E i ristori? Come no: «A fronte di una perdita di fatturato di oltre 400mila euro ci viene ristorato in 3 momenti differenti un totale di 30mila euro a livello societario e 1200 euro ai singoli soci. Del famoso ristoro per le chiusure natalizie si sono perse le tracce . La cassa integrazione dei dipendenti arriva senza una scadenza mensile certa, ma a sorpresa senza sapere quale sia il criterio».

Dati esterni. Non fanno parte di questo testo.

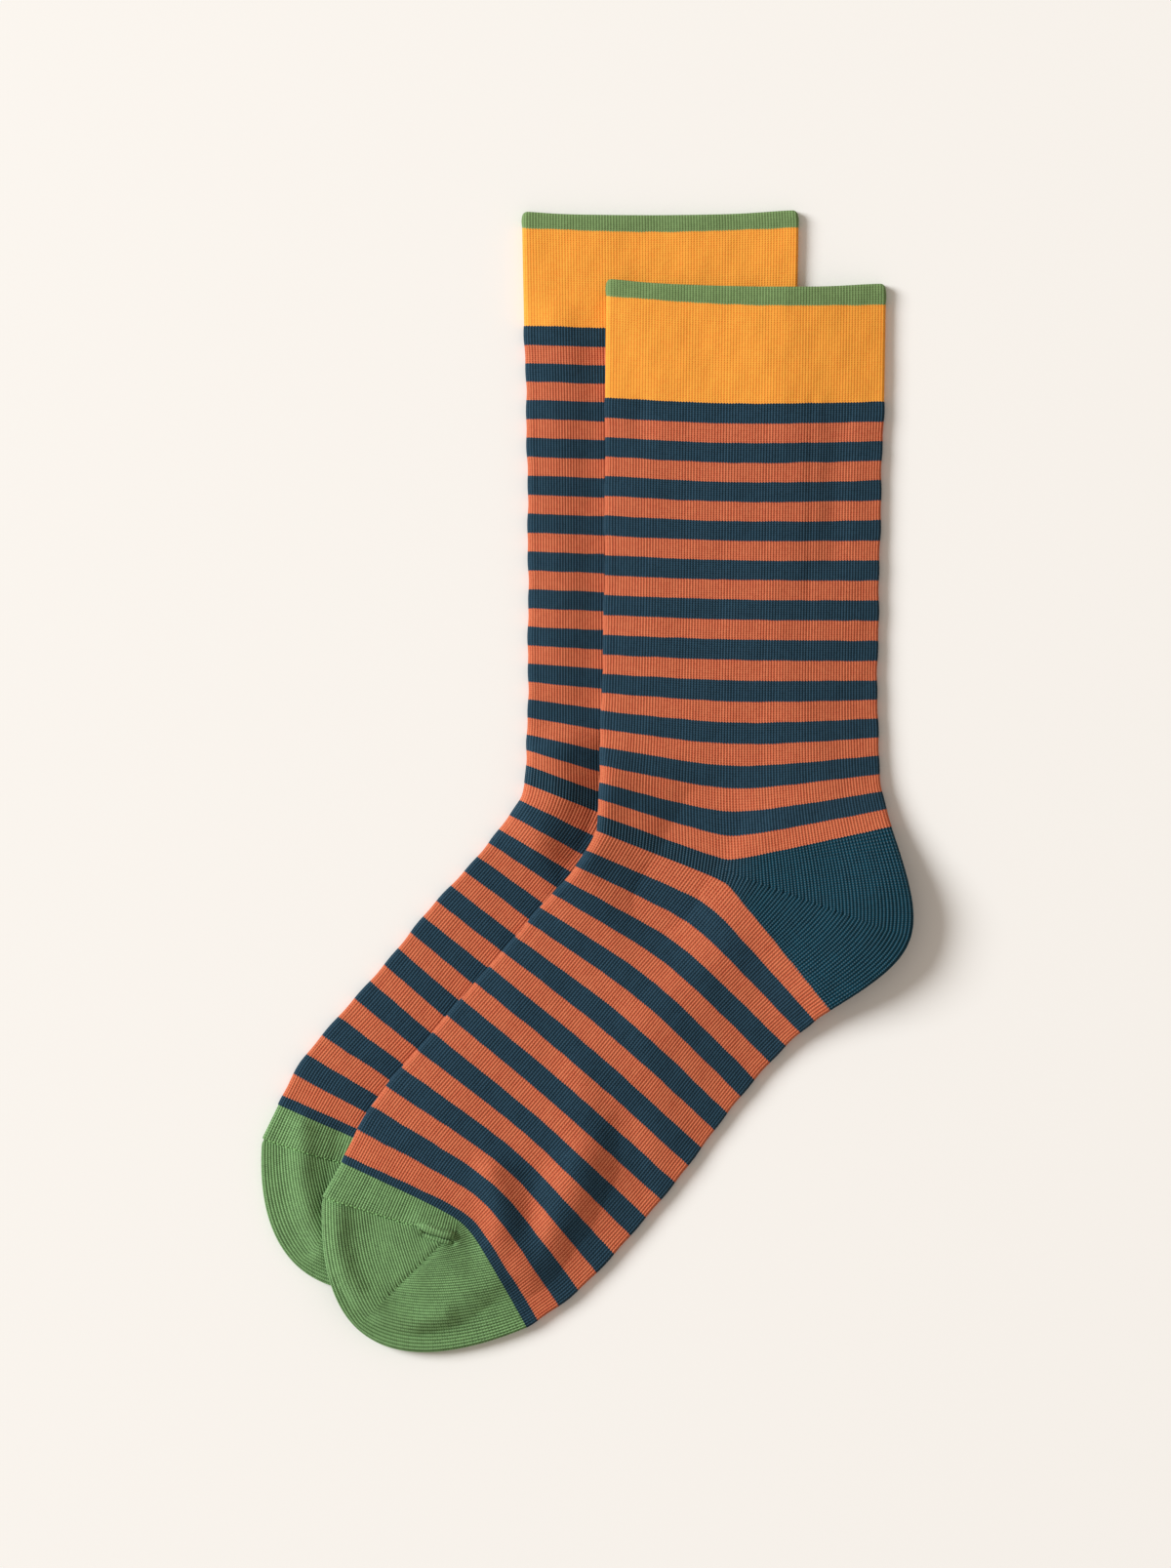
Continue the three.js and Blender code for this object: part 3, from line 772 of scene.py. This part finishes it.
teal_knit = knit_material("teal_knit", BAND_YARN, edges=HEEL_EDGES, contrast=1.6, painted_highlight=0.10, pocket_yarn=HEEL_YARN)
for sock in SOCKS:
    name = sock["name"]
    piece = knit_shell(f"{name}_heel_knit", sock, maps[name]["heel"], gore_rows(HEEL_ROWS),
                       turned_courses(HEEL_WALE, HEEL_BAND * COURSES, HEEL_COURSES),
                       groove=0.34, inset=gore_marks(HEEL_WALE, 60, 0.72, 0.5))
    finish_piece(piece, teal_knit, f"{name}_heel")

# Feet
# The striped tube from the heel to the toe cap, its stripes bent by the turned heel. It ends in a
# thin teal stripe of a few courses.
FOOT_ROWS = 110
LAST_STRIPE = 0.05      # the few courses more that the thin teal stripe has
for sock in SOCKS:
    name = sock["name"]
    along = np.linspace(0, 1, FOOT_ROWS + 1)
    foot_start = sock["leg"][-1][0] + HEEL_BAND
    courses = plain_courses(foot_start * COURSES, (foot_start + FOOT_STRIPES + LAST_STRIPE) * COURSES)
    piece = knit_shell(f"{name}_foot_knit", sock, maps[name]["foot"], along, courses,
                       swell=stripe_swell(foot_start, foot_start + FOOT_STRIPES))
    finish_piece(piece, striped_knit, f"{name}_foot")

# Toes
# The green cap, turned like the heel and closed across the toes by a linked seam. The seam's end
# puckers the cloth into a small fold in the middle of the side.
TOE_ROWS = 64
TOE_COURSES = 150
TOE_BAND = 14
SEAM_ROWS = np.array([0.03, 0.02, 0.013, 0.008, 0.004, 0.0])
TOE_EDGES = [("LESS_THAN", 0, TEAL_YARN)]
TUCK_START, TUCK_END = np.array((-11.8, 4.5)), np.array((0.2, 0.8))
TUCK_WIDE, TUCK_BOW = 1.45, -0.3
TUCK_HEIGHTS = {"upper": (1.8, 0.4), "lower": (0.5, 0.4)}
TUCK_ROLLS = ((0, 1, 1), (-2.3, 0.6, 0.45))      # place across the fold, and share of its width and height
toe_knit = knit_material("toe_knit", GREEN_YARN, edges=TOE_EDGES, contrast=1.55, painted_highlight=0.10)
toe_gore = gore_marks(TOE_WALE, 55, 0.72, 0.6)
toe_rows = gore_rows(TOE_ROWS)
toe_rows = np.concatenate([toe_rows[toe_rows < 0.965], 1 - SEAM_ROWS])


def toe_inset(row, share):
    """The gore's marks, and the fine groove of the linked seam across the toes."""
    return np.where(share > TOE_WALE, toe_gore(row, share), 0) + 0.6 * np.exp(-((1 - row) * 45 / 0.5) ** 2)


def tucked_end(name, sock, heights):
    """The folded end of the seam on both faces: a short roll of knit, pressed flat where something lies on it."""
    ring, rows = 20, 26
    start, end = np.array(sock["seam_end"]) + TUCK_START, np.array(sock["seam_end"]) + TUCK_END
    run = (end - start) / length(end - start)
    across = np.array((-run[1], run[0]))
    places, faces, knit = [], [], []
    for side, (offset, wide, tall) in product((1, -1), TUCK_ROLLS):
        high = heights[side < 0] * tall
        first = len(places)
        for j in range(rows + 1):
            t = (1 - math.cos(math.pi * j / rows)) / 2
            centre = mix(start, end, t) + across * (TUCK_BOW * 4 * t * (1 - t) + offset * smooth(0, 0.3, t))
            width = wide * TUCK_WIDE * mix(0.35, 1, smooth(0, 0.3, t)) * math.sqrt(max(0, 1 - abs(2 * t - 1) ** 8))
            middle, thick = levels(sock, centre[None], np.array([0.5]), crumple)
            z = middle[0] + side * (thick[0] - 0.2)
            for k in range(1 if j in (0, rows) else ring):
                around = 2 * math.pi * k / ring
                flat = centre + across * width * math.cos(around)
                rise = high * width / wide / TUCK_WIDE * math.sin(around)
                places.append((*flat * MM, (z + side * rise) * MM))
        last = len(places) - 1
        rims = []
        for k in range(ring):
            after = (k + 1) % ring
            rims.append((first, first + 1 + after, first + 1 + k))
            for j in range(rows - 2):
                base = first + 1 + j * ring
                rims.append((base + k, base + after, base + ring + after, base + ring + k))
            rims.append((last - ring + k, last - ring + after, last))
        faces += [face[::side] for face in rims]
    mesh = bpy.data.meshes.new(name)
    mesh.from_pydata(places, [], faces)
    mesh.polygons.foreach_set("use_smooth", np.ones(len(mesh.polygons), bool))
    layer = mesh.uv_layers.new(name="Knit")
    for loop in mesh.loops:
        x, y, z = mesh.vertices[loop.vertex_index].co
        layer.data[loop.index].uv = ((x - y * 0.3) / MM * 1.1, (y + x * 0.3 + z) / MM * 1.6 + 400)
    roll = bpy.data.objects.new(name, mesh)
    scene.collection.objects.link(roll)
    return roll


def stitch_beads(name, sock):
    """The linking yarn that shows as a row of short stitches along the seam, on both faces."""
    nub, end = np.array(sock["nub"]), np.array(sock["seam_end"])
    run = (end - nub) / length(end - nub)
    across = np.array((-run[1], run[0]))
    ups, downs = [], []
    places, faces = [], []
    ring, rows = 8, 5
    for i, step in enumerate(np.arange(2.5, 0.68 * length(end - nub), 1.35)):
        centre = nub + run * step + across * (0.12 * math.sin(2.7 * i))
        middle, thick = levels(sock, centre[None], np.array([0.5]), crumple)
        for side in (1, -1):
            z = middle[0] + side * (thick[0] - 0.42)
            first = len(places)
            for j in range(rows + 1):
                lean = math.pi * j / rows
                for k in range(1 if j in (0, rows) else ring):
                    around = 2 * math.pi * k / ring
                    flat = centre + run * 0.47 * math.cos(lean) + across * 0.26 * math.sin(lean) * math.cos(around)
                    places.append((*flat * MM, (z + 0.36 * math.sin(lean) * math.sin(around)) * MM))
            last = first + 1 + (rows - 1) * ring
            for k in range(ring):
                after = (k + 1) % ring
                faces.append((first, first + 1 + after, first + 1 + k))
                for j in range(rows - 2):
                    base = first + 1 + j * ring
                    faces.append((base + k, base + after, base + ring + after, base + ring + k))
                base = last - ring
                faces.append((base + k, base + after, last))
    mesh = bpy.data.meshes.new(name)
    mesh.from_pydata(places, [], faces)
    mesh.polygons.foreach_set("use_smooth", np.ones(len(mesh.polygons), bool))
    bead = bpy.data.objects.new(name, mesh)
    scene.collection.objects.link(bead)
    return bead


linking_yarn = bpy.data.materials.new("linking_yarn")
linking_yarn.use_nodes = True
linking_shader = linking_yarn.node_tree.nodes["Principled BSDF"]
linking_shader.inputs["Base Color"].default_value = (*(1.25 * part for part in GREEN_YARN), 1)
linking_shader.inputs["Roughness"].default_value = 0.85
linking_shader.inputs["Specular IOR Level"].default_value = 0.2

for sock in SOCKS:
    name = sock["name"]
    piece = knit_shell(f"{name}_toe_knit", sock, maps[name]["toe"], toe_rows,
                       turned_courses(TOE_WALE, TOE_BAND, TOE_COURSES), groove=0.3, closed=True, inset=toe_inset)
    finish_piece(piece, toe_knit, f"{name}_toe")
    beads = stitch_beads(f"{name}_seam_stitches", sock)
    beads.data.materials.append(linking_yarn)
    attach(beads, "root")
    tuck = tucked_end(f"{name}_seam_tuck", sock, TUCK_HEIGHTS[name])
    tuck.data.materials.append(toe_knit)
    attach(tuck, "root")

# Cut of the cloth
# Each piece is a tube, the way round by the way along; here the socks are only taken in turn by name.
for sock in SOCKS:
    name = sock["name"]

A questo punto, come programmare? «Si rischia di fare debiti senza sapere se il giorno dopo sei aperto o chiuso e a lungo andare lo sfinimento prevale su tutto - si osserva ancora - Purtroppo i "tenete duro" e "non mollate" per quanto ci facciano piacere e siano più che apprezzati non bastano più e speriamo vivamente che nel giro di pochissime settimane la situazione si risolva una volta per tutte».
Nel caso di uno spiraglio del genere, insomma, il Barbaresco non ha dubbi: «saremo i primi ad aprire con la stessa passione, motivati come sempre, ma se così non fosse, devastati nell'anima e nel morale dovremo salutare e chiudere una parte fondamentale della nostra vita e nel "nostro piccolo" anche della vostra».